Please quote every line word for word.
** start Dataset extract **
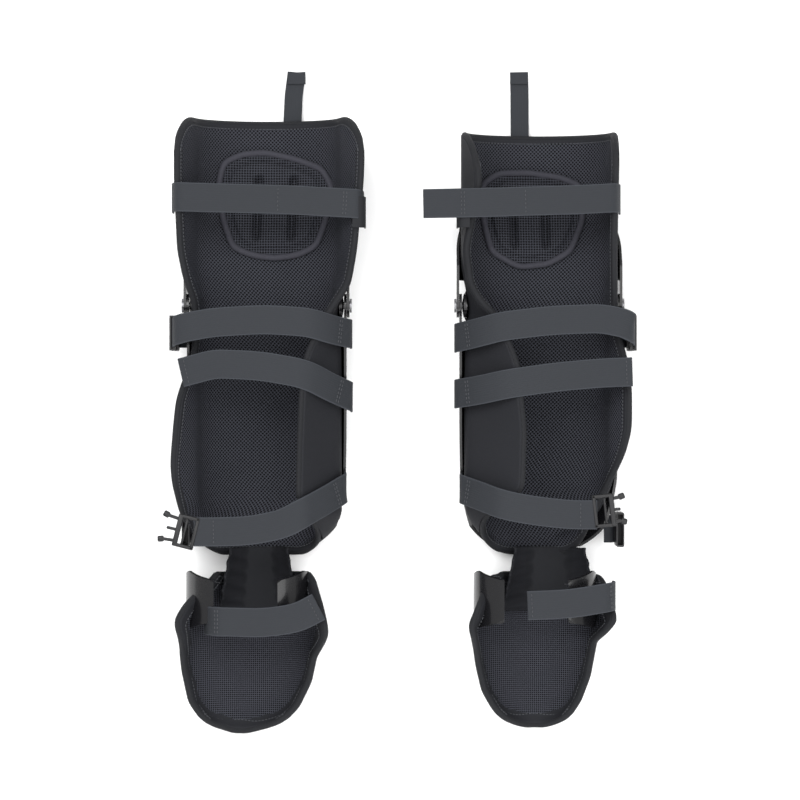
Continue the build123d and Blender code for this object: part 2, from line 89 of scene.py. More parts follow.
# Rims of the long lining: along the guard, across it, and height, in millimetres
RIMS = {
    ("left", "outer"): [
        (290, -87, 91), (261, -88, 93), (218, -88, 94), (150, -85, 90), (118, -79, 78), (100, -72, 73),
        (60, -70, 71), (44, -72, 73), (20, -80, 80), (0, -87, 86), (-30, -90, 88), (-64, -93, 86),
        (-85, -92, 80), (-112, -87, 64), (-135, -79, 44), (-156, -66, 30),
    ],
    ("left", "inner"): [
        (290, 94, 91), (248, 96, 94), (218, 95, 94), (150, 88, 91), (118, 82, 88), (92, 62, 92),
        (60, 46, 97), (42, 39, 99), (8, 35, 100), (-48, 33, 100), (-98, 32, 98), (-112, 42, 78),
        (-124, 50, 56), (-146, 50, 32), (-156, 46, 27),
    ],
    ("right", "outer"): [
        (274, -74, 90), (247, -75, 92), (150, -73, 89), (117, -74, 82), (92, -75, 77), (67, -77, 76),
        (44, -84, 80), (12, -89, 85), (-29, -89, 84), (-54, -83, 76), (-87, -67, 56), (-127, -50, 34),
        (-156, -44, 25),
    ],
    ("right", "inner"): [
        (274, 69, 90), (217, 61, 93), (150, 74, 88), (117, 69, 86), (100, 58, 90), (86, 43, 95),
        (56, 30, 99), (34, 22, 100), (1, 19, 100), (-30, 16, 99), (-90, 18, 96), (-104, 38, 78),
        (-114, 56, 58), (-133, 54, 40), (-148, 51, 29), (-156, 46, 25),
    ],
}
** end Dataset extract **
**Final result**
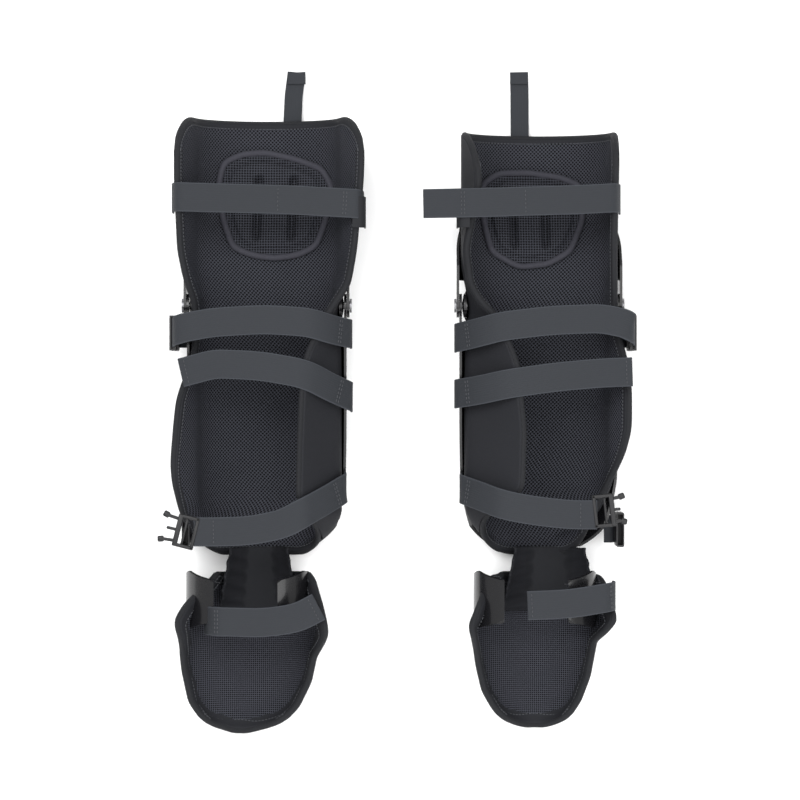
Continue the build123d and Blender code for this object: part 2, from line 89 of scene.py. More parts follow.
# Rims of the long lining: along the guard, across it, and height, in millimetres
RIMS = {
    ("left", "outer"): [
        (290, -87, 91), (261, -88, 93), (218, -88, 94), (150, -85, 90), (118, -79, 78), (100, -72, 73),
        (60, -70, 71), (44, -72, 73), (20, -80, 80), (0, -87, 86), (-30, -90, 88), (-64, -93, 86),
        (-85, -92, 80), (-112, -87, 64), (-135, -79, 44), (-156, -66, 30),
    ],
    ("left", "inner"): [
        (290, 94, 91), (248, 96, 94), (218, 95, 94), (150, 88, 91), (118, 82, 88), (92, 62, 92),
        (60, 46, 97), (42, 39, 99), (8, 35, 100), (-48, 33, 100), (-98, 32, 98), (-112, 42, 78),
        (-124, 50, 56), (-146, 50, 32), (-156, 46, 27),
    ],
    ("right", "outer"): [
        (274, -74, 90), (247, -75, 92), (150, -73, 89), (117, -74, 82), (92, -75, 77), (67, -77, 76),
        (44, -84, 80), (12, -89, 85), (-29, -89, 84), (-54, -83, 76), (-87, -67, 56), (-127, -50, 34),
        (-156, -44, 25),
    ],
    ("right", "inner"): [
        (274, 69, 90), (217, 61, 93), (150, 74, 88), (117, 69, 86), (100, 58, 90), (86, 43, 95),
        (56, 30, 99), (34, 22, 100), (1, 19, 100), (-30, 16, 99), (-90, 18, 96), (-104, 38, 78),
        (-114, 56, 58), (-133, 54, 40), (-148, 51, 29), (-156, 46, 25),
    ],
}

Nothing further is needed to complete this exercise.